Detection of viral pathogens
Nucleic acids were used for the detection of viral pathogens, extracted from samples of larvae by PCR. For the detection of White Spot Syndrome Virus (WSSV), we used a nested PCR protocol.
Other DNA and RNA viruses – namely, hypodermic and hematopoietic infectious necrosis (IHHNV), baculovirus monodon (MBV), hepatopancreatic virus (HPV), yellowhead virus (YHV), Taura syndrome virus (TSV) and Infectious myonecrosis (IMNV) – were detected by the PCR tests recommended by the OIE. Covert mortality syndrome virus (CMNV) was tested by a nested RT PCR protocol, described by Zhang et al. (2014). PCR was carried out in a thermocycler. An aliquot of the amplified PCR product was resolved on 2.0 percent agarose-Tris-acetate-EDTA (TAE) gels stained with 0.5 μg/mL of ethidium bromide, and the amplified DNA along with a marker of 100 bp DNA was visualized under UV illumination using a gel documentation system (Bio-Rad Laboratories, USA).
Light microscopy exam
The larval samples collected under live conditions of normal and affected larval cycles were observed under light microscopy. For histology, the zoeal samples were fixed in the Davidson AFA fixative for 48 hours and processed using routine histological techniques. The zoeal samples were dehydrated through graded alcohols (70, 90 and 100 percent, respectively) each for 60 minutes. After dehydration, the tissues were cleared twice with xylene for 60 minutes, further infiltrated with paraffin wax for 2 hours and then blocks were prepared using Leica EG 1160 tissue. Tissue sections 4-5 μm thick were obtained on clean microscopic slides of paraffin blocks using a Leica RM 2145 microtome, and the sections subsequently treated by hematoxylin and eosin staining using standard procedure. The stained tissue sections were mounted on DPX and observed under a microscope.
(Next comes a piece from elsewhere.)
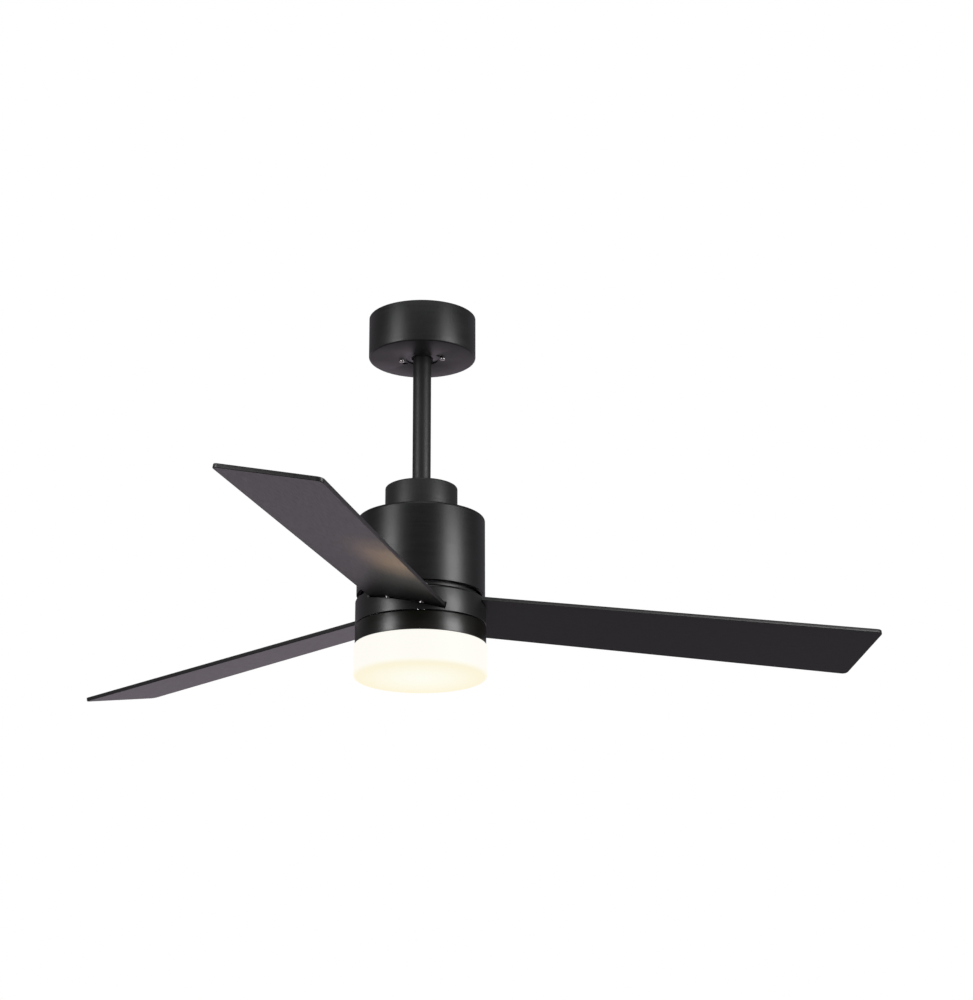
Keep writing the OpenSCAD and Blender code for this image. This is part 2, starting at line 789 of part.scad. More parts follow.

Electron transmission microscope
The larval samples were fixed in 2.5 percent glutaraldehyde in 0.1 M sodium cacodylate buffer (pH 7.3) for 8 hours at 8 degrees-C, fixed in 0.1 percent osmium tetroxide prepared, using the same buffer at 8 degrees-C for 2 hours and processed according to the protocols of Naveenkumar et al. (2013). Sections were examined using a JEM 1400 Transmission Electron Microscope at an accelerated 80 kV voltage and photomicrographs were taken at the Cancer Research Institute (WIA) Adyar, Chennai.
Statistical and epidemiological analyses
The odds coefficient, which measures the strength of the association between disease and exposure to a risk factor, was estimated using the Epi Info ™ 7.1.2 single table analysis at a 95 percent confidence level, by approximation of the Taylor series, and two p-values using the Fisher exact test.